Letters to Congress: Health Care Reform

I try to write to my elected officials every six months or so, and why not again tackle that most important of topics that I know nothing about, which is health care reform? So here's what I sent to Senators Casey and Specter and Congressman Fattah.


I am writing today as one of your constituents on a topic you've heard a lot about and have spent a lot of time on. Despite your many responsibilities, you have managed to stay on top of this issue, and I appreciate your diligence and service. I am but one constituent, and an admittedly under-informed one at that, at least on this topic; but I wanted to do my part in the democratic process and share with you my thoughts on the issue.

Even though I am a cold-blooded capitalist, I understand that not all goods and services can be efficiently rendered through a completely free market. Certainly when it comes to a topic as basic and yet complex as health care, this is true. And yet I tend to lean towards skepticism if not outright opposition when an industry's price signals become out of whack, as a result of over-regulation, asymmetric information, or sub-optimal incentive structures.

I believe this to be the case when it comes to health care. Again, I am not arguing for a completely free market here; there are too many inherent distortions and too many commendable public interest goals to leave it to consumers and producers to do business without some government involvement. However, I think that introducing some market mechanisms can not only lead to better bang for our buck, but can enhance and at the least not detract from some of the public interest goals you are trying to achieve.

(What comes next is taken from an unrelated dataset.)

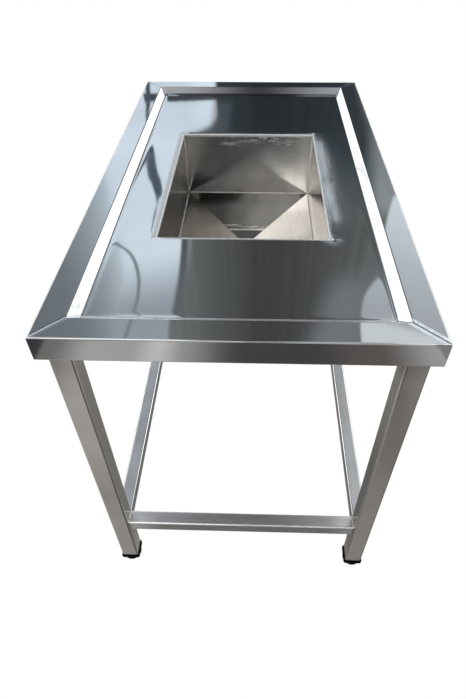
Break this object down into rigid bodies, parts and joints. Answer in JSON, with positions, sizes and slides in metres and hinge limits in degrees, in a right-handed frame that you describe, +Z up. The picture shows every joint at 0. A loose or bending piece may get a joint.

1. When insurers compete, we win. One of the nice things about capitalism is that producers bust their tails to satisfy us customers, or else they don't stay in business. Unfortunately, in most states, one or two insurers control the vast majority of customers. According to a recent Wall Street Journal article, allowing insurers to compete across state lines would create healthy competition and ultimately lower rates.

2. John McCain was right. Senator McCain was lambasted in last year's presidential campaign for suggesting that health care benefits should be taxed, but he was right; and President Obama has thankfully not closed the door on the idea. By not taxing health care benefits, we encourage companies to over-buy them, driving up prices. We also penalize both entrepreneurs and those who work at companies that don't offer benefits, two groups I'm pretty sure you don't want to penalize.

3. Mandates usually lead to less of what you're trying to mandate. Requiring people to be covered and requiring insurers to insure those with pre-existing conditions is likely going to have some unfortunate and unintended consequences. Economist Martin Feldstein notes that even if you fine people for not being insured, they'll still opt to not buy in until after they have a condition worth insuring. Insurance, after all, is to cover you in the event of a problem; but if you can wait to pay premiums until after you have the problem, you will.

4. Leave insurance for what insurance is for. Health savings accounts plus insurance for large and catastrophic needs is the way to go instead. David Goldhill's cover story in last month's Atlantic Magazine reminds us that auto insurance doesn't cover oil changes and windshield wipers; if it did, both insurance premiums and oil changes and windshield wipers would cost much more. Restoring some semblance of price sensitivity to some basic health services would go a long way to reforming our convoluted cost and incentive structure.

I know you've heard these and other arguments, and both sides of them, in many settings and from many citizens. It's likely I'm not telling you anything you don't already understand. But it's your job to listen to your constituents. And it's my job to let you know what I'm thinking. So thanks for listening, and best of luck in these efforts.